Di lì a poco il commendatore Enrico Chiellini dona al Comune di Livorno la sua importante collezione archeologica, paletnologica e numismatica, a condizione che venga esposta in un museo.
Dopo la scomparsa di Giovanni Fattori il 30 agosto 1908, il Comune istituisce una Commissione artistica per individuare opere del Maestro e, con un percorso conclusosi ad aprile 1909,
ne acquista un ricco gruppo dal suo allievo ed erede universale Giovanni Malesci, che ne manterrà per sé altre.
Entrano così nelle raccolte civiche oltre 200 disegni, 156 acqueforti e 18 dipinti, che costituiscono ancora oggi uno dei più importanti nuclei di opere del Museo. Al Museo si apre così l’Esposizione di opere del pittore Giovanni Fattori nel centenario della nascita, snodo significativo della piena valutazione critica dell’artista.
Nello stesso anno, il suo allievo Valmore Gemignani lo omaggia con una statua in bronzo che viene collocata in Largo del Cisternino, proprio nei pressi del Museo civico. Nel 1935 il Museo civico viene intitolato a Giovanni Fattori e riordinato, dando massimo rilievo alle sue opere.

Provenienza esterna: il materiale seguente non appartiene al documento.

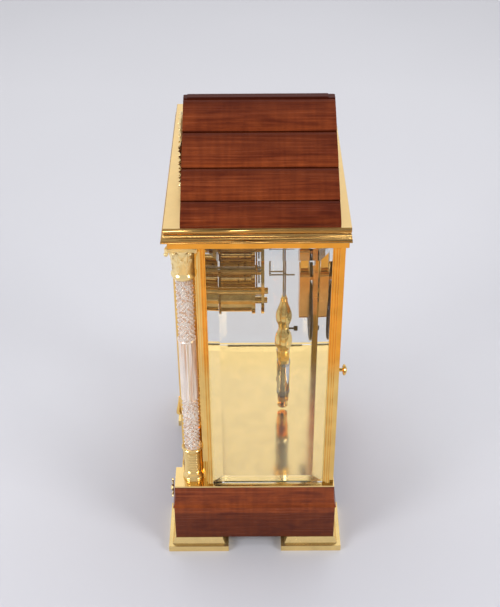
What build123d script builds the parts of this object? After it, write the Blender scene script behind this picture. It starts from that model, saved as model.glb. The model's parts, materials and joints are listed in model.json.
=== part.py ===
"""Four glass mantel clock with a pediment roof and cut crystal corner columns.

Millimetres, +Z up, front towards -Y. The origin is on the table, under the middle of the four feet.
"""
import math
import os

from build123d import *

os.makedirs("parts", exist_ok=True)

# General fits
overrun = 1.0  # how far a cut runs past the face that it opens
quarter_turn = 90.0  # degrees
half_turn = 180.0  # degrees
running_gap = 0.05  # radial clearance of a pivot, pin or pipe that turns
seat_gap = 0.1  # clearance of a fixed piece in its groove or hole
mesh_gap = 0.2  # from the teeth of a wheel to those of its pinion

# Feet
foot_size = 56.0
foot_height = 13.0
foot_plinth_height = 6.5
foot_ledge = 3.5
foot_cove = 2.3
foot_overhang_x = 6.2
foot_overhang_y = 6.8
foot_screw_radius = 2.0
foot_screw_head_radius = 4.3
foot_screw_head_height = 3.0
foot_screw_recess = 4.2
foot_screw_bite = 15.0

# Mahogany base
base_margin = 3.3  # how far the base's sides stand out past the case
base_back_margin = 2.4  # how far its back stands out past the back door
base_lower_height = 39.5
base_upper_height = 23.9
base_flare = 1.0
base_top_inset = 1.6
block_width = 28.0
front_recess = 5.6
flare_shares = ((0.0, 0.0), (0.12, 0.42), (0.3, 0.72), (0.6, 0.93), (1.0, 1.0))
base_plate_thickness = 1.5
block_mount_radius = 9.0
block_mount_petals = 12
block_mount_relief = 2.6
block_mount_boss_radius = 3.4

# Glass case
case_half_width = 105.5
case_height = 254.8
front_post_front = -46.0
front_post_width = 8.6
front_post_bevel = 4.4
post_depth = 7.1
back_post_front = 61.4
back_post_width = 6.2
back_post_bead = 2.7
back_post_step = 0.9
pane_thickness = 4.5
pane_edge = 2.0
pane_bevel = 11.4
pane_inset = 0.3
pane_groove = 2.0

# Front frame between the columns
return_inset = 28.5
return_thickness = 2.5
return_front = -60.0
jamb_front = -41.8
sill_back = -57.4
sill_height = 2.5
front_face = -65.8

# Doors
door_gap = 0.3
front_door_thickness = 5.5
door_stile = 9.0
front_pane_thickness = 4.0
door_pane_edge = 1.8
door_pane_bevel = 9.0
back_door_thickness = 3.6
back_door_stile = 10.0
back_door_inset = 2.0
back_door_gap = 0.1
back_pane_thickness = 2.6
back_pane_edge = 1.4
pin_radius = 1.0
pin_depth = 6.0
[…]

Dopo il trauma della guerra e il recupero delle opere dai loro rifugi, il Museo civico Giovanni Fattori viene inaugurato in una nuova sede, la 3°: Villa Fabbricotti, una delle più belle dell’800, sede anche della Biblioteca Labronica. Nel 1994 poi il Museo civico Giovanni Fattori viene inaugurato nella sua 4° e attuale sede, sottoposta appositamente a un complesso intervento di restauro, che aveva recuperato anche quanto rimasto degli arredi e delle decorazioni delle ricche sale, e di adeguamento museografico. Se l’esposizione a dire il vero è molto tradizionale e non valorizza i dipinti, è interessante il contesto che restituisce alle opere l’ambiente e l’atmosfera nella quale sono state concepite. All’interno del museo il percorso può essere antologico legato ai diversi autori o anche tematico, la costa dalla Maremma a Livorno, con le marine e il tema del porto; la galleria dei ritratti e autoritratti e il tema sociale e politico degli eventi con il soggetto delle cavallerie.